Yes, via the ‘+’-sign in the top right of the dashboard. Truth be told: this is the least ideal way to tell us about your activities, since we have little data to work with.
After a period without running (or less running), your fitness level – according to the app – plummeted. Take your time to build up, afterwards you can pick up your schedule again. You might need a recalibration to help us make an estimation of your currect fitness.
Yes, but you need to delete them on your platform of choice. When we import your activities from Strava and/or Garmin Connect, you need to delete the activities there. Because of the sync between Trenara and these platforms, your activity also will be deleted in our app.

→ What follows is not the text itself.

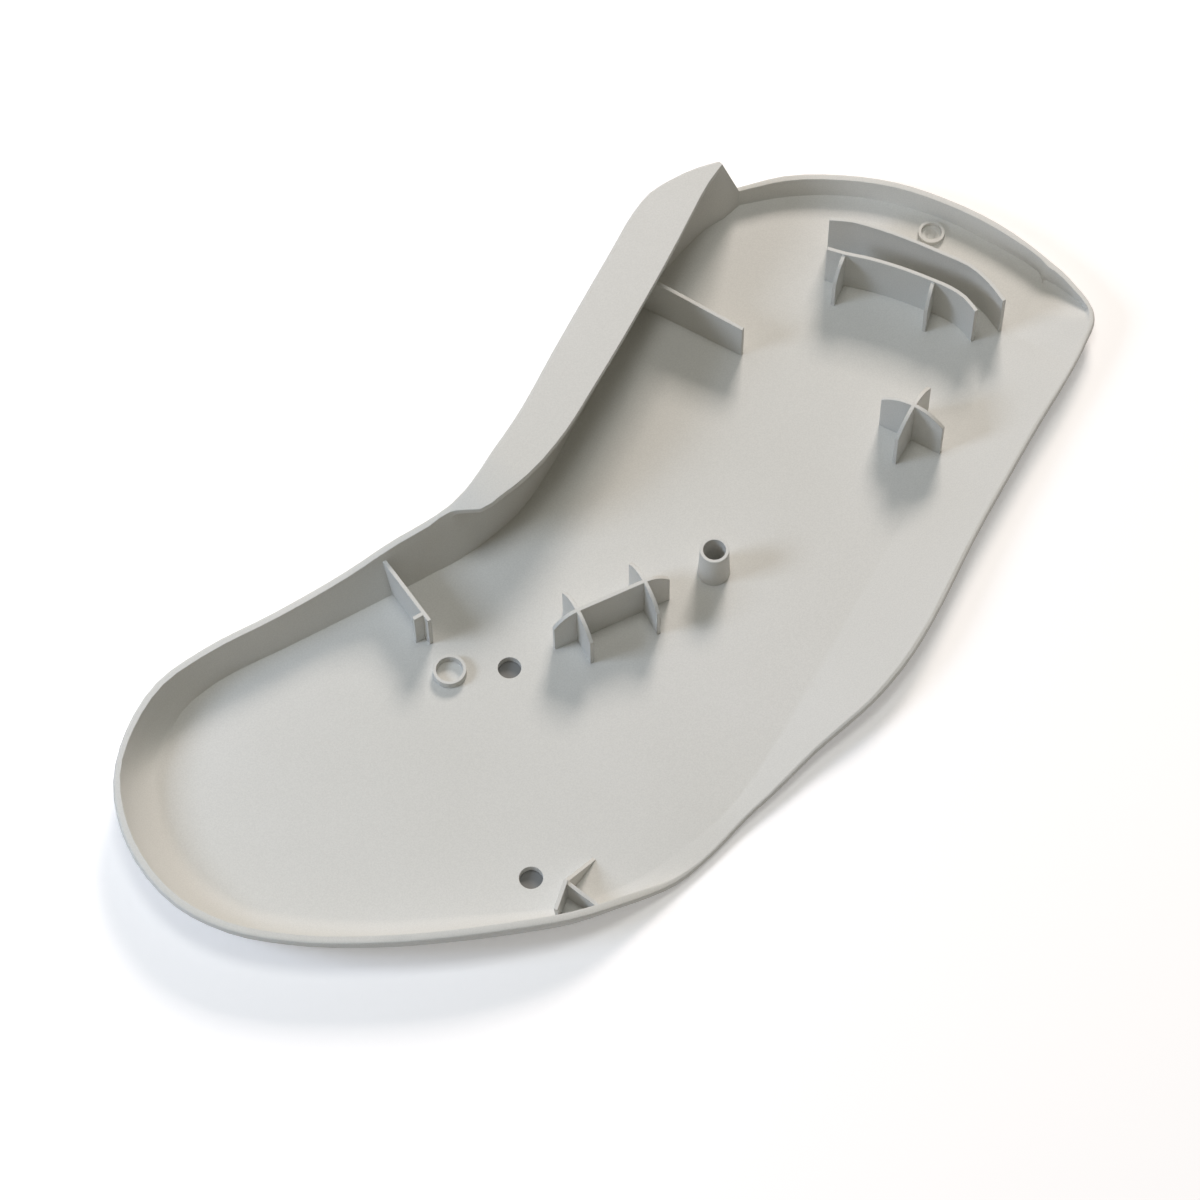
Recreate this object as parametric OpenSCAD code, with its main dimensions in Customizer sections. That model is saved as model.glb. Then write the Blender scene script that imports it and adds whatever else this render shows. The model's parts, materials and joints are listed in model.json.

These things can happen from time to time. And of course we have a fall back scenario for when this occurs. When you navigate to ‘My Activities’ and tap the 3 dots in the right upper corner, you get the option to manually sync your Garmin and/or Strava accounts. This will trigger a new sync – limited to once a day.
Look out: Garmin limits these so-called backfill requests in time. So don’t wait too long to synchronize your training (manually).
When our predictions and paces are not accurate, this tool comes in handy. Be sure to use an all-out effort as input by selecting a session from your history our via a manual input.
When having an active Peak Pro subscription, you can generate a training plan and add some intermediate goals. Runners often want to test their legs a few weeks before the big event – we’re no different.
You can add these intermediate goals when creating a new ‘main’ goal. It’s important to know these intermediate goals are what they are: intermediate. There won’t be a specific training plan for these goals, but we’ll adjust your plan towards your main goal so the intermediate goal fits in this plan.
Bearing this in mind, we’re no big fans of planning a goal in the (far) future (more than six months ahead). There’s so much more you can do to elevate your game.
When you’re a marathonner, why not push for a hard 5k to get some speed in your legs before entering a new marathon plan? Don’t just generate a plan for the next 8 months, play with your goals to become a better runner.